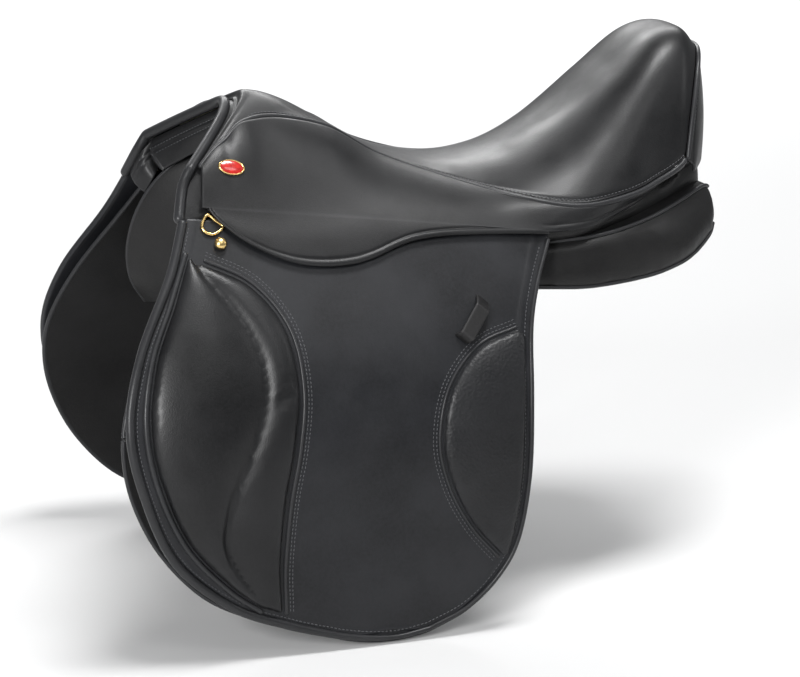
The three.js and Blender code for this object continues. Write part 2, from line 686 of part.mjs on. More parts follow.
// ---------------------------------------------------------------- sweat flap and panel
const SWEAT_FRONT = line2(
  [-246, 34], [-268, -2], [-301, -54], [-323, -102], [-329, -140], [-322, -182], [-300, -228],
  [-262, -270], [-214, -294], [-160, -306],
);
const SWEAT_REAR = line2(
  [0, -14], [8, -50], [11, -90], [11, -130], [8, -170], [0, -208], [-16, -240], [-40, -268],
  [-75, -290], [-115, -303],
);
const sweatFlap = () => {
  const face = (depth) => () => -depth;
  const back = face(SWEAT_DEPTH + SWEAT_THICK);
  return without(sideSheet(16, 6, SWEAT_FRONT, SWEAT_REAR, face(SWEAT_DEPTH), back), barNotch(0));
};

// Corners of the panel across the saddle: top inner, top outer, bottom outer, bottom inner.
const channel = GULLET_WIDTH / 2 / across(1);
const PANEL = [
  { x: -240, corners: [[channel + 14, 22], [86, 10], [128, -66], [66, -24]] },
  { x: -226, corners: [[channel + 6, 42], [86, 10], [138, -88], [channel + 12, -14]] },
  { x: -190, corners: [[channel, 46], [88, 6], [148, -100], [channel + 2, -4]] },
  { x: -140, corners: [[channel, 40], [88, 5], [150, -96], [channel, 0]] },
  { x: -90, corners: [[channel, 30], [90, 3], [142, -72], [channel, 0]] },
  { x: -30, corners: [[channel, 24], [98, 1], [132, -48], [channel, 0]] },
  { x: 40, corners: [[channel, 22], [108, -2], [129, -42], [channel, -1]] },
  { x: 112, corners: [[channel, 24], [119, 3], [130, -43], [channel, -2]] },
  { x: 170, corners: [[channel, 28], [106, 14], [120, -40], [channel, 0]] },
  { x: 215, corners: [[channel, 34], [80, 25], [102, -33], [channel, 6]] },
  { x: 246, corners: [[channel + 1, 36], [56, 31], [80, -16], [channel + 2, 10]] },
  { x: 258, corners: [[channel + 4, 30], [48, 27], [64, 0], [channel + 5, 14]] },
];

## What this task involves
Output every line above without altering anything.

## Expected answer
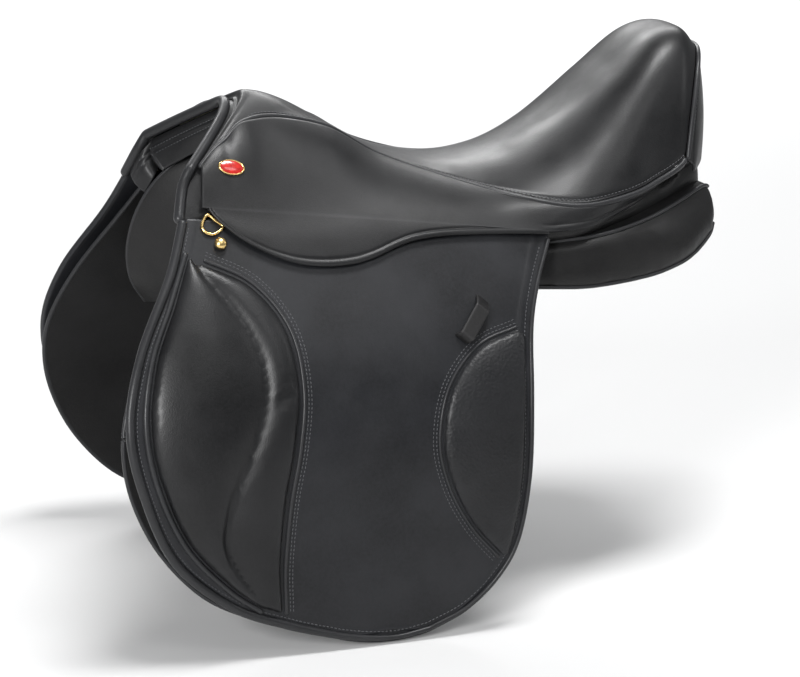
The three.js and Blender code for this object continues. Write part 2, from line 686 of part.mjs on. More parts follow.
// ---------------------------------------------------------------- sweat flap and panel
const SWEAT_FRONT = line2(
  [-246, 34], [-268, -2], [-301, -54], [-323, -102], [-329, -140], [-322, -182], [-300, -228],
  [-262, -270], [-214, -294], [-160, -306],
);
const SWEAT_REAR = line2(
  [0, -14], [8, -50], [11, -90], [11, -130], [8, -170], [0, -208], [-16, -240], [-40, -268],
  [-75, -290], [-115, -303],
);
const sweatFlap = () => {
  const face = (depth) => () => -depth;
  const back = face(SWEAT_DEPTH + SWEAT_THICK);
  return without(sideSheet(16, 6, SWEAT_FRONT, SWEAT_REAR, face(SWEAT_DEPTH), back), barNotch(0));
};

// Corners of the panel across the saddle: top inner, top outer, bottom outer, bottom inner.
const channel = GULLET_WIDTH / 2 / across(1);
const PANEL = [
  { x: -240, corners: [[channel + 14, 22], [86, 10], [128, -66], [66, -24]] },
  { x: -226, corners: [[channel + 6, 42], [86, 10], [138, -88], [channel + 12, -14]] },
  { x: -190, corners: [[channel, 46], [88, 6], [148, -100], [channel + 2, -4]] },
  { x: -140, corners: [[channel, 40], [88, 5], [150, -96], [channel, 0]] },
  { x: -90, corners: [[channel, 30], [90, 3], [142, -72], [channel, 0]] },
  { x: -30, corners: [[channel, 24], [98, 1], [132, -48], [channel, 0]] },
  { x: 40, corners: [[channel, 22], [108, -2], [129, -42], [channel, -1]] },
  { x: 112, corners: [[channel, 24], [119, 3], [130, -43], [channel, -2]] },
  { x: 170, corners: [[channel, 28], [106, 14], [120, -40], [channel, 0]] },
  { x: 215, corners: [[channel, 34], [80, 25], [102, -33], [channel, 6]] },
  { x: 246, corners: [[channel + 1, 36], [56, 31], [80, -16], [channel + 2, 10]] },
  { x: 258, corners: [[channel + 4, 30], [48, 27], [64, 0], [channel + 5, 14]] },
];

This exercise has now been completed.